4. Rewarding yourself
Set a time period for yourself. If you can go a certain amount of days/weeks/months etc., without self-harming, reward yourself. Put something you care about aside or hidden away, and once you go a certain amount of time without relapsing, allow yourself to have it. Treat yourself to dinner, do the sticker chart like you had when you were in pre-school. Just love yourself! Look in the mirror and tell yourself how proud of yourself you are for staying clean.

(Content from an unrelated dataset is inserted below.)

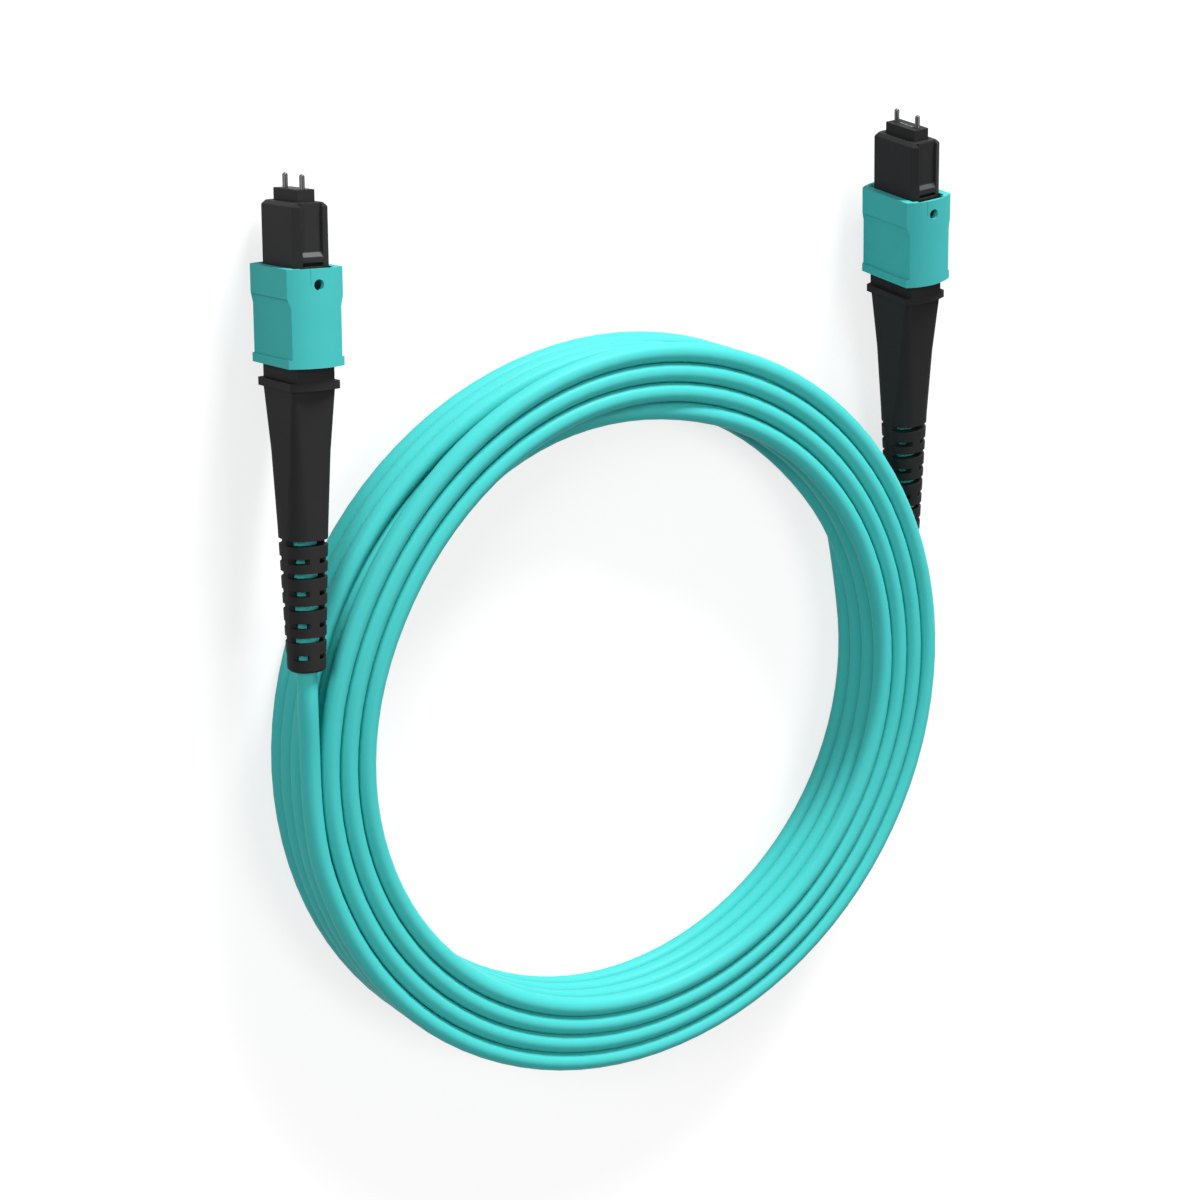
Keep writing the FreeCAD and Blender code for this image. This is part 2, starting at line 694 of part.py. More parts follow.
def make_plug(end):
    """Build one plug's sub-parts in the plug's own frame and return them."""
    first = len(parts)
    make_ferrule(end + "_ferrule")
    make_pin(end + "_guide_pin_left", "")
    make_pin(end + "_guide_pin_right", "-")
    make_keeper(end + "_pin_keeper")
    make_grommet(end + "_grommet")
    make_ribbon(end + "_fibre_ribbon")
    keeper_end = size("ferrule_length") + size("keeper_length")
    form = [size("spring_" + word) for word in ("radius", "wire", "turns", "oval")]
    make_coil_spring(end + "_ferrule_spring", keeper_end, size("push_start"), *form)
    make_housing(end + "_inner_housing")
    make_sleeve(end + "_coupling_sleeve")
    start, stop = size("side_spring_start"), size("side_spring_end")
    for side, sign in (("upper", 1), ("lower", -1)):
        make_coil_spring(
            "%s_coupling_spring_%s" % (end, side),
            start,
            stop,
            size("side_spring_radius"),
            size("side_spring_wire"),
            size("side_spring_turns"),
            offset=sign * size("side_spring_offset"),
        )
    make_crimp_body(end + "_crimp_body")
    make_crimp_ring(end + "_crimp_ring")
    make_boot(end + "_strain_boot")
    make_cable_tail(end + "_cable_tail")
    return parts[first:]


# ---------------------------------------------------------------- coil and leads


def make_coil(name):
    """Closed ring of the coil's outer shape, notched where its two end turns leave."""
    outer = document.addObject("Part::Cylinder", "coil_outside")
    outer.setExpression("Radius", bound("coil_radius + cable_diameter / 2"))
    outer.setExpression("Height", bound("(layers - 1) * layer_pitch + cable_diameter"))
    inner = document.addObject("Part::Cylinder", "coil_inside")
    inner.setExpression("Radius", bound("coil_radius - (turns_across - 1) * turn_pitch - cable_diameter / 2"))
    inner.setExpression("Height", bound("layers * layer_pitch + cable_diameter"))
    ring = document.addObject("Part::Cut", "coil_ring")
    ring.Base = outer
    ring.Tool = inner
    top = "(layers - 1) * layer_pitch + cable_diameter"
    for label, angle, start, level in (
        ("top", "top_notch_angle", "180 - top_notch_angle", top + " - notch_depth"),
        ("base", "base_notch_angle", "0", "-1"),
    ):
        wedge = document.addObject("Part::Cylinder", "coil_wedge_" + label)
        wedge.setExpression("Radius", bound("coil_radius + cable_diameter"))
        wedge.setExpression("Height", bound("notch_depth + 1"))
        wedge.setExpression("Angle", bound(angle))
        core = document.addObject("Part::Cylinder", "coil_core_" + label)
        core.setExpression("Radius", bound("coil_radius - cable_diameter / 2 - notch_clear"))
        core.setExpression("Height", bound("notch_depth + 2"))
        notch = document.addObject("Part::Cut", "coil_notch_" + label)
        notch.Base = wedge
        notch.Tool = core
        turned = FreeCAD.Rotation(FreeCAD.Vector(0, 0, 1), worth(start))
        notch.Placement = FreeCAD.Placement(FreeCAD.Vector(0, 0, worth(level)), turned)
        less = document.addObject("Part::Cut", name if label == "base" else "coil_less_top")
        less.Base = ring
        less.Tool = notch
        ring = less
    ring.Label = name
    document.recompute()
    parts.append(ring)
    return ring


def make_lead(name, route, radius):
    """Tube along straight runs joined by tangent arcs, as large as the runs allow."""
    edges = []
    at = route[0]
    for index in range(1, len(route) - 1):
        before, corner, after = route[index - 1], route[index], route[index + 1]
        into = (corner - before).normalize()
        out = (after - corner).normalize()
        half_turn = into.getAngle(out) / 2
        run = min((corner - before).Length, (after - corner).Length)
        reach = 0.45 * run
        arc_radius = reach / math.tan(half_turn)
        start, end = corner - into * reach, corner + out * reach
        bisector = (out - into).normalize()
        middle = corner + bisector * (arc_radius / math.cos(half_turn) - arc_radius)
        edges += [Part.LineSegment(at, start).toShape(), Part.Arc(start, middle, end).toShape()]
        print(name, "bend radius", round(arc_radius, 1), "turn", round(math.degrees(2 * half_turn), 1))
        at = end
    edges.append(Part.LineSegment(at, route[-1]).toShape())
    path = Part.Wire(edges)
    heading = (route[1] - route[0]).normalize()
    section = Part.Wire(Part.makeCircle(radius, route[0], heading))
    solid = path.makePipeShell([section], True, False)
    length = path.Length
    share = solid.Volume / (math.pi * radius * radius * length)
    print(name, "length", round(length, 2), "volume over section times length", round(share, 4))
    assert abs(share - 1) < 0.01, "lead volume"
    feature = document.addObject("Part::Feature", name)
    feature.Label = name
    feature.Shape = solid
    parts.append(feature)
    return feature


def plug_placement(end):
    """Where a plug lies in the coil's frame."""
    x, y, z, yaw, tilt = PLUGS[end]
    return FreeCAD.Placement(FreeCAD.Vector(x, y, z), FreeCAD.Rotation(yaw, 0, tilt))


groups = {end: make_plug(end) for end in PLUGS}
coil_group = [make_coil("coil")]
for end, side, level in (
    ("a", -1, size("cable_diameter") / 2 + (size("layers") - 1) * size("layer_pitch")),
    ("b", 1, size("cable_diameter") / 2),
):
    tail = plug_placement(end).multVec(FreeCAD.Vector(0, -size("boot_end"), 0))
    leaving = plug_placement(end).multVec(FreeCAD.Vector(0, -size("boot_end") - size("lead_straight"), 0))
    landing = FreeCAD.Vector(side * size("coil_radius"), size("lead_landing"), level)
    finish = FreeCAD.Vector(side * size("coil_radius"), 0, level)
    route = [tail, leaving, landing, finish]
    coil_group.append(make_lead(end + "_lead", route, size("cable_diameter") / 2))

# The part's frame: plug a points along +Y, and its bounding box stands centred on the origin.
straighten = FreeCAD.Placement(FreeCAD.Vector(), FreeCAD.Rotation(-PLUGS["a"][3], 0, 0))
box = None
for item in groups["a"]:
    shape = item.Shape.copy()
    shape.Placement = straighten * plug_placement("a") * shape.Placement
    limits = shape.optimalBoundingBox(False)
    box = limits if box is None else box.united(limits)
shift = FreeCAD.Vector(-box.Center.x, -box.Center.y, -box.ZMin)
frame = FreeCAD.Placement(shift, FreeCAD.Rotation()) * straighten
print("coil centre in the part's frame", [round(c, 4) for c in frame.Base], "turned", -PLUGS["a"][3])
for end, items in groups.items():
    place = frame * plug_placement(end)
    turned = place.Rotation.getYawPitchRoll()
    print("plug", end, [round(c, 4) for c in place.Base], [round(c, 4) for c in turned])
    for item in items:
        item.Placement = place * item.Placement
for item in coil_group:
    item.Placement = frame * item.Placement
document.recompute()

for item in document.Objects:
    faults = {"Invalid", "Error"}.intersection(item.State)
    assert not faults, "%s is %s" % (item.Name, faults)
for feature in cuts:
    assert feature.Shape.Volume < feature.BaseFeature.Shape.Volume - 1e-3, feature.Name + " cuts nothing"
os.makedirs("parts", exist_ok=True)
for item in parts:
    shape = item.Shape
    assert not shape.isNull() and shape.isValid(), item.Label
    assert len(shape.Solids) == 1, "%s has %d solids" % (item.Label, len(shape.Solids))
    shape.exportStep("parts/%s.step" % item.Label)
print("wrote", len(parts), "parts")
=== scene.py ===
"""Looks of a multi-fibre patch cord: two push-on plugs, the coiled cable between them and its studio.

A plug is described in a frame of its own: Y = 0 is the ferrule's end face, the guide pins point
along +Y, the wide faces look along X and the narrow faces along Z. "Station" is the distance
behind the end face. Sizes are written in millimetres and turned into metres where a mesh is made.
"""
import logging
import math
from collections.abc import Callable
from dataclasses import dataclass
from enum import Enum

import bmesh
import bpy
from mathutils import Matrix, Vector


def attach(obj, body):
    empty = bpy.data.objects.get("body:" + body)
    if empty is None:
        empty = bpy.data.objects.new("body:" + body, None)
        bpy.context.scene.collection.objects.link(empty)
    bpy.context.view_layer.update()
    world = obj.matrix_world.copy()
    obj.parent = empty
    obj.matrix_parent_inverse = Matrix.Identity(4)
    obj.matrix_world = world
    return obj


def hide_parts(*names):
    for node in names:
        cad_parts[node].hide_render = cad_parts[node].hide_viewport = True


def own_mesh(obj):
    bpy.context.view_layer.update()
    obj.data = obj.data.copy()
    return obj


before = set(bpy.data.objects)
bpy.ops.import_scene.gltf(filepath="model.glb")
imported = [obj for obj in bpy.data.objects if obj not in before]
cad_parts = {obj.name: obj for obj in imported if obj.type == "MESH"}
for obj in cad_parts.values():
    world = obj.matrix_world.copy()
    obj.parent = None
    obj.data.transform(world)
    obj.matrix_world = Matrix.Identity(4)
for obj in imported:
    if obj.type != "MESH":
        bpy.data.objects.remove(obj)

MM = 0.001
# Corners of a CAD mesh that are nearer to each other than this, in metres, are one corner.
MERGE_GAP = 0.000002
# Triangles of a CAD mesh that differ by less than this, in degrees, are one flat face.
FLAT_ANGLE = 0.6
# Edges of a turned piece that are sharper than this, in degrees, stay crisp.
TURNED_CREASE = 50.0
# Sockets of a mix node that is set to colours.
MIX_FACTOR, MIX_FIRST, MIX_SECOND, MIX_RESULT = 0, 6, 7, 2

log = logging.getLogger("patch_cord")

Colour = tuple[float, float, float]
Point = tuple[float, float, float]
Span = tuple[float, float]


class End(Enum):
    """The two ends of the patch cord, by the first letter of their nodes' names."""

    NEAR = "a"
    FAR = "b"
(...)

Please see my previous post “Dealing with Relapse“, where I talk about other methods of stopping (but I didn’t mention them here because they were already mentioned in that post.) These methods deal with identifying your methods and recognizing why you relapsed. Once you can identify those, it becomes easier to stop.
As I said earlier, everyone is different. Some of these things may work for you, or maybe this entire list was a complete waste of your time. Recovery happens at your own pace and on your own time. No one can force you into doing any of these things; you are the only one who ultimately makes the decisions about recovery on your own terms. You won’t stop self-harming over night, and there will be times where you will want to relapse/will relapse. Don’t beat yourself up over a relapse; it’s not pleasant, but the past is the past. All you can do is focus on a brighter future, and use relapse as a teaching tool to help you prevent it in the future.
Please let me know in the comments if this was helpful to you at all, or if you have a technique that you use that I haven’t mentioned. Recovery can be scary and difficult, but you are not alone. An old saying goes: “How do you eat an elephant? One bite at a time!” Take the steps you need to get better at your own pace, and you will eventually get to a happier and healthier end. Best of luck to anyone embarking on their journey to recovery, and stay strong!